Exercise goal » Repeat only the lines from the line containing "attach(piece, body)" through the line containing "hide_parts(node)", both included, exactly as they stand.

Data »
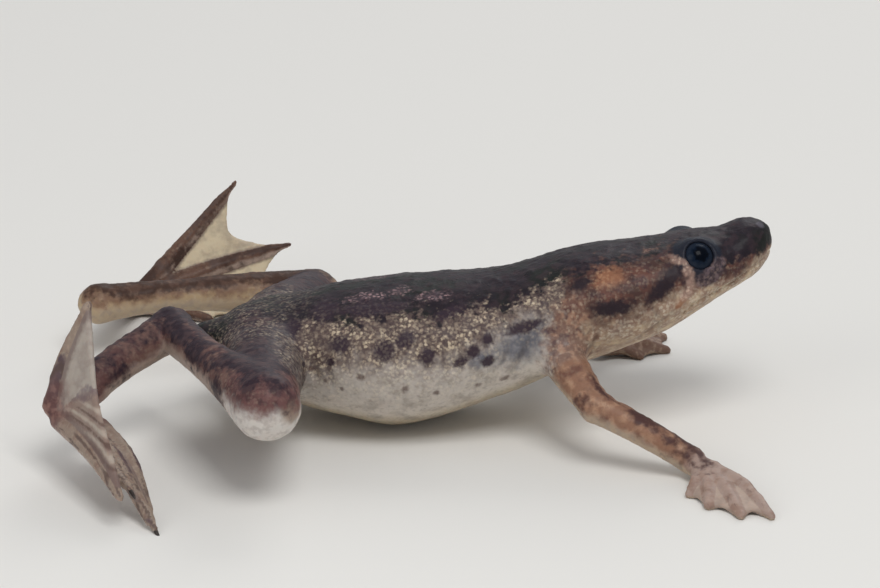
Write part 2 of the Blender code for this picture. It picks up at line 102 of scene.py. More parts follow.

==

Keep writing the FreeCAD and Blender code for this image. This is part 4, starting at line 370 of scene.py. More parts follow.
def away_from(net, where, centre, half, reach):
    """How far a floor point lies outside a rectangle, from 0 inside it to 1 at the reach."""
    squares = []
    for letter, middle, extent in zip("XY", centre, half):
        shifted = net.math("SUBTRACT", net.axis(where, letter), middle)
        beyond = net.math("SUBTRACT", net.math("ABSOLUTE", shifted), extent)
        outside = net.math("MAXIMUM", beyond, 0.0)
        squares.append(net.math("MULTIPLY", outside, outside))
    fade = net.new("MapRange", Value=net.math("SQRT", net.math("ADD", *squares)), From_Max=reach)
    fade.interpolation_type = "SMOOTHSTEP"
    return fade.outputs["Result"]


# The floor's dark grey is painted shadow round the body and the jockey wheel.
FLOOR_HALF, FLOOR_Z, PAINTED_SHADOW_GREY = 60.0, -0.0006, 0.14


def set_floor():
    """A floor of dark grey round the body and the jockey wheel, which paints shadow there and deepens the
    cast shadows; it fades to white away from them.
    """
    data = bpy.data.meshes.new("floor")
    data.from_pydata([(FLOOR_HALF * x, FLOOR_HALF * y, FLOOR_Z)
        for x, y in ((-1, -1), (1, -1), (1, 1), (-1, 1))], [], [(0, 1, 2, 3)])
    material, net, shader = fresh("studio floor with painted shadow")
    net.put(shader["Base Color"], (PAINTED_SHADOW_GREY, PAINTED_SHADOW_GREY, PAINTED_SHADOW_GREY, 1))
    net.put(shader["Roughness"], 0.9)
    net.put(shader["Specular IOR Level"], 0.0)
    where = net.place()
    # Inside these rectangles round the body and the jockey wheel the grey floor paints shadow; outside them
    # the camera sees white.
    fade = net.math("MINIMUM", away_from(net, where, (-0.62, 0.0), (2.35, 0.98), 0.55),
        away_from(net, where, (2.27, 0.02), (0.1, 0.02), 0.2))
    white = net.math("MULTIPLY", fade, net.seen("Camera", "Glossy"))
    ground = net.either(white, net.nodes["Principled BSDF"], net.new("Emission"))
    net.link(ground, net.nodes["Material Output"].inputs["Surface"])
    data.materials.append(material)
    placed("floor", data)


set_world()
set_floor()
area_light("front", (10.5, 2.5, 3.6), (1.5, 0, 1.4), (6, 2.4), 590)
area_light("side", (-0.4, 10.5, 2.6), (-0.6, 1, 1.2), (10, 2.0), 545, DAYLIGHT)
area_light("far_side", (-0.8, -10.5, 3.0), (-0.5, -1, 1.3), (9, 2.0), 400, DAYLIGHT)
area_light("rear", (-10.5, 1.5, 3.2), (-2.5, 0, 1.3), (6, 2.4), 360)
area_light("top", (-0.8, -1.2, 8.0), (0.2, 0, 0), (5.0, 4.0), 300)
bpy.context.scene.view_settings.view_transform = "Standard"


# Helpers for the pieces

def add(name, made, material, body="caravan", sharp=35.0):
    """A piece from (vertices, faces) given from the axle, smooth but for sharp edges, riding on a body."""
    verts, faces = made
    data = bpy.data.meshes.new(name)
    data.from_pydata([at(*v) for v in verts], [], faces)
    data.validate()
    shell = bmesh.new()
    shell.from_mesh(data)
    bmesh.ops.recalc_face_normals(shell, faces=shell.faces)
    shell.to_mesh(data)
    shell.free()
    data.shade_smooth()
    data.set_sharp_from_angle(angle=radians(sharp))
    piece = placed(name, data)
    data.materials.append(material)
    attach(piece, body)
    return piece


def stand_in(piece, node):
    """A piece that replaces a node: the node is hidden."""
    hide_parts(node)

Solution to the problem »
    attach(piece, body)
    return piece


def stand_in(piece, node):
    """A piece that replaces a node: the node is hidden."""
    hide_parts(node)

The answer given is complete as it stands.